The Edmonds again argue, and we agree, that the Plaintiff failed to prove that it gave the required notice under the mortgage because it did not show that the default letters were mailed or actually delivered; thus, the Plaintiff failed to establish a condition precedent to suit. Although the letters were admitted into evidence, the fact that they were drafted is insufficient by itself to show that they were mailed. See Allen v. Wilmington Trust, N.A., No. 2D15-2976, slip op. at 3 (Fla. 2d DCA Mar. 24, 2017); see also Burt v. Hudson & Keyse, LLC, 138 So. 3d 1193, 1195 (Fla. 5th DCA 2014) (recognizing that the plaintiff had produced a letter but had offered no proof that it was mailed). A company’s routine business practice may give rise to a rebuttable presumption of mailing, but “the witness must have personal knowledge of the company’s general practice in mailing letters.” Allen, slip op. at 4; see also § 90.406, Fla. Stat. (2014); CitiMortgage, Inc. v. Hoskinson, 200 So. 3d 191, 192 (Fla. 5th DCA 2016) (recognizing that the witness had personal knowledge of the plaintiff company’s mailing practices).

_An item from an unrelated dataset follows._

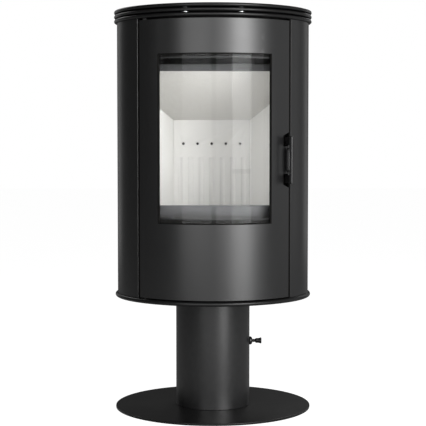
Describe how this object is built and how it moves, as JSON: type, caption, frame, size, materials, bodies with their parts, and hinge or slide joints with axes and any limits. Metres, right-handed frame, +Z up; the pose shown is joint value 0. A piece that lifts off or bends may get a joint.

White’s testimony reflected no knowledge of JP Morgan’s mailing procedures or practices, and he was never employed by JP Morgan, the entity that drafted the letters. Rather, he only testified as to a “normal course of business” of mailing letters in general. This testimony was insufficient to prove that the letters were mailed. See Allen, slip op. at 4 (determining that testimony was insufficient to establish routine business practice of mailing letters when the witness was never employed by or had personal knowledge of the mailing practices of the predecessor servicer that drafted the letter at issue). Thus, the failure to prove that the default letters were mailed or actually delivered and that the notice under paragraph 22 was given requires that we reverse the final judgment and remand for the trial court to enter an order of involuntary dismissal. See id. at 5; Blum v. Deutsche Bank Trust Co., 159 So. 3d 920, 920 (Fla. 4th DCA 2015).

Reversed and remanded with directions.

SLEET and BADALAMENTI, JJ., Concur.

NOT FINAL UNTIL TIME EXPIRES TO FILE REHEARING MOTION AND, IF FILED, DETERMINED.